Only a tiny hand-picked sub-sample of humans will be copied. The obvious question: Why wouldn’t ems largely be copies of the most “robot-like” humans – humble workaholics with minimal personal life, content to selflessly and uncomplainingly serve their employers? (more)

Today workers who are taller have some advantages, like being able to reach taller shelves. But shorter workers also have advantages, like crawling in smaller tunnels. You can’t just look at one advantage of one feature and conclude that a feature is an advantage overall; you have to look at the net effect of that feature. Yes there are some advantages of employees who don’t talk back and never question orders. But there are obviously disadvantages as well. Sometimes you want workers to be creative, take the initiative, and to persuade and inspire others, and “robot-like” hardly seems best for these.

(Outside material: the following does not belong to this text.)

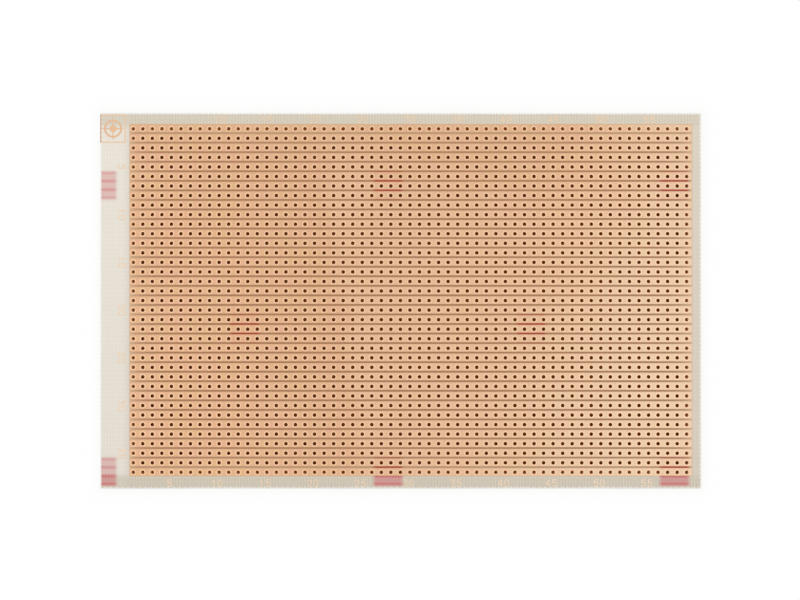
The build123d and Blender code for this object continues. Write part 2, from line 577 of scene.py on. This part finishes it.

I’ve tried to look for data on overall effects:

Our best data should be the most productive people in the world today, or that we’ve seen in history. Yet the most productive people I know are not remotely “robot-like”, at least in the sense he describes above. Can Caplan name any specific workers, or groups, he knows that fit the bill? In writing the book I searched for literatures on work productivity, and used many dozens of articles on specific productivity correlates. But I never came across anything remotely claiming “robot-like” workers (or tortured slaves) to be the most productive in modern jobs. (more)

I didn’t find any data on slaves and docility, though I did find how docility fits into the standard five factor personality framework. Docility is lumped with “submissive, dependent, pliant” as part of “passivity”, which correlates most strongly and positively with neuroticism, but also positively with agreeableness and negatively with openness. In general only the agreeable part suggests more productivity in most jobs today; neurotic people are less productive, and the effect of openness depends more on job type. (more)

But Caplan hasn’t responded to these; “why wouldn’t” remains his only argument offered.